What Determines Elasticity?
Several factors affect how sensitive demand is to price changes:
- Availability of substitutes: More substitutes = more elastic
- Necessity vs. luxury: Basics are inelastic, luxuries are elastic
- Proportion of income: A 50% salt price increase barely registers; a 50% car price increase matters
- Time period: Demand becomes more elastic over time as people find alternatives
- Brand loyalty: Dedicated customers = inelastic demand
Why Elasticity Matters for Business
Companies use elasticity to set prices. If demand is elastic, raising prices kills revenue. If it's inelastic, you can charge more and actually make more money.
Amazon knows this. They don't raise Prime prices often because entertainment spending has decent substitutes. But cigarette companies? They've raised prices for decades knowing addicts will pay.
Real Pricing Decisions
A concert venue is deciding between $50 and $80 tickets. If demand is elastic, the higher price tanks attendance and total revenue drops. If demand is inelastic, the venue fills up and makes more money even with empty seats.
That's why companies run A/B tests on pricing. They're measuring elasticity empirically, not guessing.
Elasticity in Public Policy
Governments care about elasticity for tax decisions. Taxing inelastic goods (cigarettes, alcohol, gasoline) generates stable revenue because consumption doesn't drop much when prices rise.
Sin taxes work this way. The goal is often to reduce consumption, but the tax revenue is predictable because demand doesn't respond much to price.
Taxing elastic goods backfires. High taxes on luxury items just push consumers to alternatives or the black market.
The Midpoint Method: More Accurate Calculations
The basic elasticity formula has a problem. Calculate elasticity going up versus going down the same range, and you get different answers. The midpoint method fixes this.

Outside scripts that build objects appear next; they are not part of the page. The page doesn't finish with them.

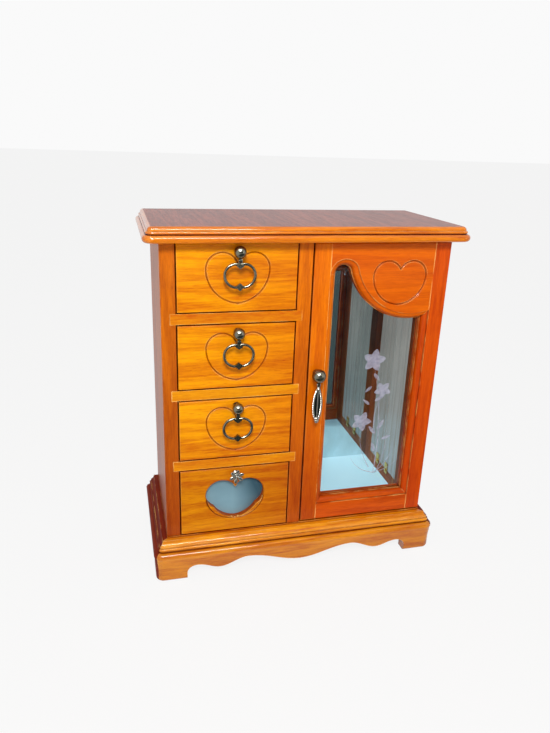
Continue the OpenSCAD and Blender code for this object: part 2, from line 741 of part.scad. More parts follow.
// Beads that hold the glass from behind, sawn apart at the corners
saw = 0.1;
bead_back = 0.2;
module door_glass_beads() color(door_oak) from_front()
    facing(0, 0, glass_y + glass_t + bead_t) linear_extrude(bead_t) difference() {
        opening(glass_margin);
        opening(bead_back);
        for (corner = [[glass_x0, glass_z0, 45], [glass_x1, glass_z0, -45], [glass_x1, fan_meet, 45]])
            translate([corner[0], corner[1]]) rotate(corner[2])
                square([6 * glass_margin, saw], center = true);
        translate([glass_x0, arch_c.y]) square([3 * glass_margin, saw], center = true);
    }

// A bolt-on ball with a lug under it: drawn about the bolt's line, with the front face at y = 0
module ball_knob(ball_d, reach, grip) {
    translate([0, -reach, 0]) sphere(d = ball_d);
    rotate([90, 0, 0]) cylinder(h = reach, r = neck_r);
    rotate([90, 0, 0]) cylinder(h = collar_t, r = collar_r);
    rotate([-90, 0, 0]) cylinder(h = grip + nut_t + bolt_end, r = bolt_r);
    difference() {
        translate([-lug_t / 2, -reach, -ball_d / 2 - eye_gap]) {
            rotate([0, 90, 0]) cylinder(h = lug_t, r = lug_r);
            translate([0, -lug_r, 0]) cube([lug_t, 2 * lug_r, eye_gap + 1]);
        }
        translate([-lug_t, -reach, -ball_d / 2 - eye_gap]) rotate([0, 90, 0])
            cylinder(h = 2 * lug_t, r = swing_pin_r + pin_play);
    }
}
module pull_nut(grip) translate([0, grip, 0]) rotate([-90, 0, 0]) difference() {
    cylinder(h = nut_t, r = nut_r, $fn = 6);
    translate([0, 0, -cut]) cylinder(h = nut_t + 2 * cut, r = bolt_r + 0.02);
}

// Two cheeks and the pin that join a ring or a drop to the lug: drawn about the pin
module swing_yoke(foot) {
    width = lug_t + 2 * (cheek_play + cheek_t);
    rotate([0, 90, 0]) translate([0, 0, -width / 2]) cylinder(h = width, r = swing_pin_r);
    for (s = [-1, 1]) translate([s * (lug_t / 2 + cheek_play + cheek_t / 2), 0, 0]) {
        rotate([0, 90, 0]) cylinder(h = cheek_t, r = cheek_r, center = true);
        translate([-cheek_t / 2, -yoke_t / 2, -foot]) cube([cheek_t, yoke_t, foot]);
    }
    translate([-width / 2, -yoke_t / 2, -foot]) cube([width, yoke_t, foot - lug_r - eye_play]);
}

pull_x = door_x0 + stile_w / 2 - 0.4;
pull_z = door_z1 - door_pull_drop;
function knob_z(i) = bay_z(i) + bay_h(i) - pull_drop;

module drawer_knob(i) color(silver) from_front() translate([bay_mid, 0, knob_z(i)]) {
    ball_knob(pull_ball_d, pull_reach, drawer_front_t);
    pull_nut(drawer_front_t);
}
module diamond(size) polygon([[-size.x / 2, 0], [0, size.y / 2], [size.x / 2, 0], [0, -size.y / 2]]);

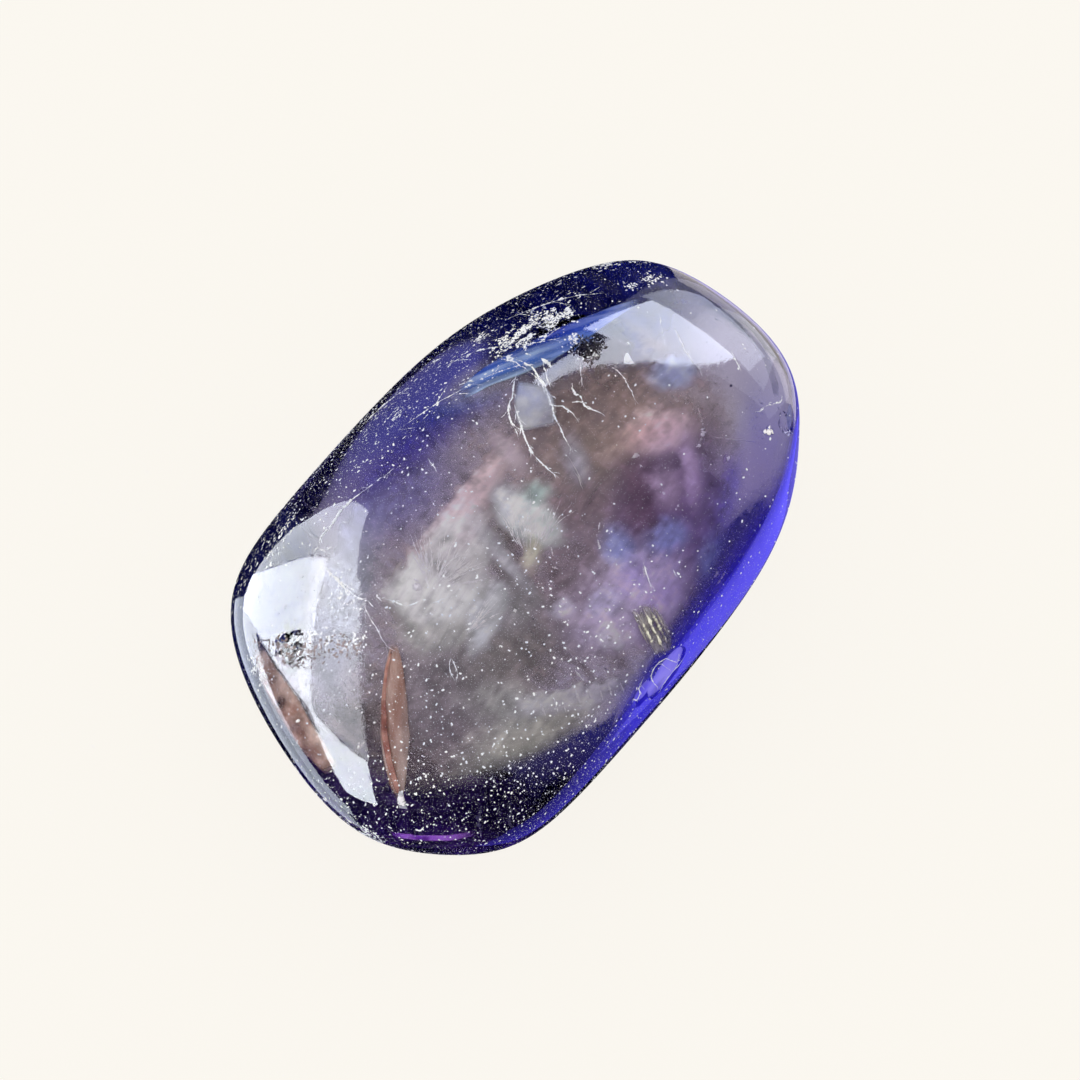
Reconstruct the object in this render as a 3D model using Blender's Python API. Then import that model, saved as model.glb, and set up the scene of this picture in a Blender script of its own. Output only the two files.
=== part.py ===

Midpoint PED = [(Q2 - Q1) ÷ ((Q2 + Q1)/2)] ÷ [(P2 - P1) ÷ ((P2 + P1)/2)]
Using our coffee example with the midpoint method:
Q1 = 100, Q2 = 70, P1 = $3, P2 = $4
Quantity change: 30 ÷ 85 = 35.3%
Price change: 1 ÷ 3.5 = 28.6%
Elasticity: 35.3% ÷ 28.6% = 1.23
Notice the difference. Basic method gave -0.9. Midpoint method gives +1.23 (ignoring the sign convention). Always use the midpoint method for accuracy.
Elasticity Along a Demand Curve
Here's what trips people up: elasticity isn't constant along a demand curve. It's steeper (more inelastic) at high prices and flatter (more elastic) at low prices.
At $100 per item, a $10 price cut might barely affect demand. At $10 per item, that same $10 cut could double sales. Same demand curve, different elasticity readings.
This is why linear demand curves have elasticity greater than 1 at low prices and less than 1 at high prices. The slope is constant; the elasticity isn't.
Limitations of Elasticity Analysis
Elasticity is useful, but it has blind spots:
- It assumes other factors stay constant (ceteris paribus rarely holds)
- Historical data may not predict future behavior (consumers adapt)
- It varies by market segment (your customers aren't monolithic)
- Short-run vs. long-run elasticity can differ dramatically
Quick Reference: Elasticity Rules
- |E| > 1 = Elastic (sensitive to price changes)
- |E| < 1 = Inelastic (insensitive to price changes)
- |E| = 1 = Unit elastic (proportional response)
- E = 0 = Perfectly inelastic (quantity never changes)
- E = ∞ = Perfectly elastic (any price increase kills all demand)
Bottom Line
Elasticity tells you how responsive one economic variable is to changes in another. It's essential for pricing strategy, forecasting demand, and understanding market dynamics.
Master the formulas. Understand what drives sensitivity (substitutes, necessity, time, income share). Apply the midpoint method for accuracy. That's all you need.